Utah, Colorado ..... the state ain't the important part, time on skis is.
post #27 of 46
Quote:
Originally Posted by Spaceace414 View Post
I will also try to take a lesson.
If you want to come to Alta, we can work on some of this stuff together...

L
post #28 of 46
Quote:
Originally Posted by Spaceace414 View Post
I think I may have misled you guys with talking about "fear of speed". My biggest concern is burning out my legs due to trying to slow down. It happens on green, blue, black runs....so I am skiing terrain that I can. It seems (from previous posts) that it is my technique holding me back.
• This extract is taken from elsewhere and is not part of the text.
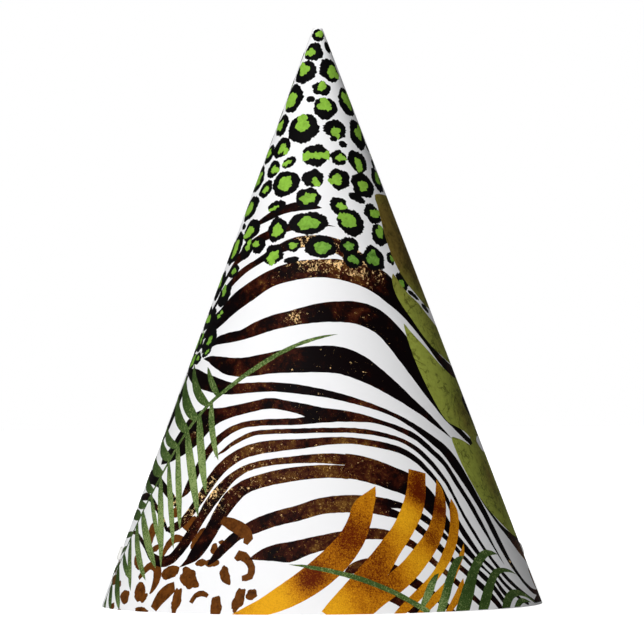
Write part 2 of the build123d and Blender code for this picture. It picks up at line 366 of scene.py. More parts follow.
# Rosettes: (x, y, half width, half height, tilt, way the ring is open, how far, lime's share).
ROSETTES = [
    (0.2, 6.6, 2, 2, 0, 50, 0.35, 0.62), (-1.3, 12, 2.8, 3.1, 0, 180, 0.3, 0.5),
    (-4.3, 18.2, 3.7, 3.8, 20, 115, 0.25, 0.52), (4, 17.8, 3.6, 3.7, 0, -20, 0.3, 0.6),
    (-8.7, 25.8, 3.8, 4.8, 0, 190, 0.28, 0.66), (1.1, 24.3, 2.7, 2.3, 0, 75, 0.3, 0.55),
    (10.5, 26.5, 4, 4.6, 0, 60, 0.28, 0.7), (2.2, 30.8, 3.7, 3.4, 0, 100, 0.35, 0.6),
    (-13.2, 33.5, 3.3, 3.6, 0, 160, 0.2, 0.5), (-4.8, 37.2, 4.9, 4.6, 0, 92, 0.32, 0.48),
    (5.3, 37.4, 3.6, 3.1, 0, -85, 0.3, 0.5), (14.3, 36.5, 4.1, 5, 0, 55, 0.2, 0.5),
    (-18.5, 41.3, 3.2, 3, 0, 130, 0.3, 0.55), (-12.3, 41.7, 3.2, 3.5, 35, -40, 0.2, 0.5),
    (-0.8, 46.3, 3.7, 3.7, 0, 0, 0, 0.3), (6.2, 46.7, 2.4, 2.5, 0, 0, 0.2, 0.5),
    (13, 46.3, 3.8, 3.5, 0, -80, 0.2, 0.48), (-15.3, 48, 2.7, 2.8, 0, -30, 0.2, 0.5),
    (-9.2, 47.5, 2.5, 1.7, -20, 190, 0.25, 0.55), (-24, 47.5, 4.6, 4.2, 30, 150, 0.1, 0.66),
    (22.3, 49, 3.6, 4, -30, 60, 0.2, 0.55), (-18.2, 53.8, 2.8, 2.8, 0, -80, 0.1, 0.5),
    (-10.4, 54.4, 4.4, 4.3, 0, 140, 0.05, 0.6), (-1.7, 53.8, 3.2, 2.8, 0, -60, 0.55, 0.4),
    (6.3, 53.8, 3.4, 3.3, 0, 200, 0.28, 0.55), (14.5, 54, 4.3, 4.1, 0, -90, 0.1, 0.5),
    (-26, 57, 4.8, 4, 10, 170, 0.2, 0.6), (-3.2, 60.3, 3.8, 3.3, 0, 0, 0, 0.64),
    (-13.2, 61.3, 3.2, 1.9, 0, 200, 0.2, 0.4), (5.9, 62.4, 2.6, 2.7, 0, -10, 0.3, 0.5),
    (17.7, 62.8, 3.4, 2.9, 0, 30, 0.25, 0.55), (9.8, 67.5, 4.2, 4.2, 0, 150, 0.22, 0.6),
    (-3.2, 68.3, 5.8, 3.5, 0, 0, 0, 0.62), (-13, 69, 3.1, 3.9, 0, -90, 0.12, 0.62),
    (-23.4, 66, 3.8, 3.6, 0, 195, 0.25, 0.56), (19.8, 69.3, 3.1, 3.4, 0, 75, 0.3, 0.55),
    (-32, 68.5, 4.3, 5.3, 25, 160, 0.15, 0.62), (-24.8, 72.2, 2.8, 3.2, 30, 60, 0.3, 0.4),
    (-19.7, 72.4, 2.5, 2.9, -30, 150, 0.45, 0.4), (-14.2, 77, 3.3, 3.2, 0, -100, 0.25, 0.62),
    (-7.8, 75, 2.3, 2, 0, 0, 0, 0.62), (0.5, 76, 4.5, 3.6, 0, -40, 0.15, 0.6),
    (9, 75.2, 3, 2.8, 0, 0, 0, 0.58), (10.3, 79.4, 3.1, 2.9, 0, 0, 0, 0.55),
    (17.2, 77.8, 3.7, 4, 0, 180, 0.15, 0.66), (23.8, 75.8, 1.8, 2, 0, 0, 0.4, 0.5),
    (-30.5, 77.3, 2.9, 2.2, 20, 0, 0, 0.5), (28.3, 82.2, 2.8, 3, 0, -120, 0.4, 0.5),
    (-34.6, 84, 3.7, 3.7, 0, 100, 0.4, 0.35), (-36.4, 90.6, 2.8, 1.9, 20, 30, 0.2, 0.45),
    (-40.6, 77.4, 4.6, 4.8, 25, 110, 0.35, 0.42), (-43.4, 88.2, 5, 3.6, 15, 140, 0.2, 0.42),
    (-40, 97.4, 4.3, 3.2, 0, -20, 0.1, 0.42), (-40.5, 101, 2.6, 1.6, 0, 0, 0.1, 0.45),
    (-50.5, 93, 4.2, 3.4, 35, 150, 0.2, 0.6), (-52, 99.5, 4, 3, 35, 20, 0.2, 0.6),
    (-46.5, 100.6, 2.8, 2, 35, 0, 0.1, 0.5), (-47.2, 94.6, 2.6, 3.6, -35, 60, 0.3, 0.4),
    (-37.4, 66.8, 3.2, 4.6, -30, 100, 0.3, 0.4),
]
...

So once I learn to not burn out the legs, I think will enjoy skiing MUCH more. Maybe the fear of speed is wrong as I am just not skiing correctly.
AHA! EUREKA! I can't believe I missed this one. Warning: This is one of those chicken or egg scenarios. If your legs start to burn as you slow down, you might be one of the millions of people who have limited eccentric strength. In inability to decelerate without pain is one of the symptoms. Weak eccentric strength may in turn affect your technique. If you don't have any knee injuries, consider a modified plyometric exercise program, which will emphasize the deceleration phase of a movement.
post #29 of 46
Thread Starter 
Lonnie...you have a PM.

LisaMarie...I do not have knee problems, but I did have back surgery three years ago on my L4/L5 for two herniated discs. I still have numbness occassionally in my leg because of the nerve (mostly scar tissue), but I am able to jog on the treadmill and do most normal exercises. Not sure if the "explosiveness" of the plyometric exercise would hurt me or not. Any thoughts? I may try some to see how it goes...
post #30 of 46
Perhaps you're trying to be too aggressive on the easier runs? This happens to me. I want to make short, aggresive turns but the easy(not steep) runs don't give me the speed needed to make them effortlessly. So I find myself having to muscle down and really push my skis through the turns. This, in turn, ends up burning out my legs.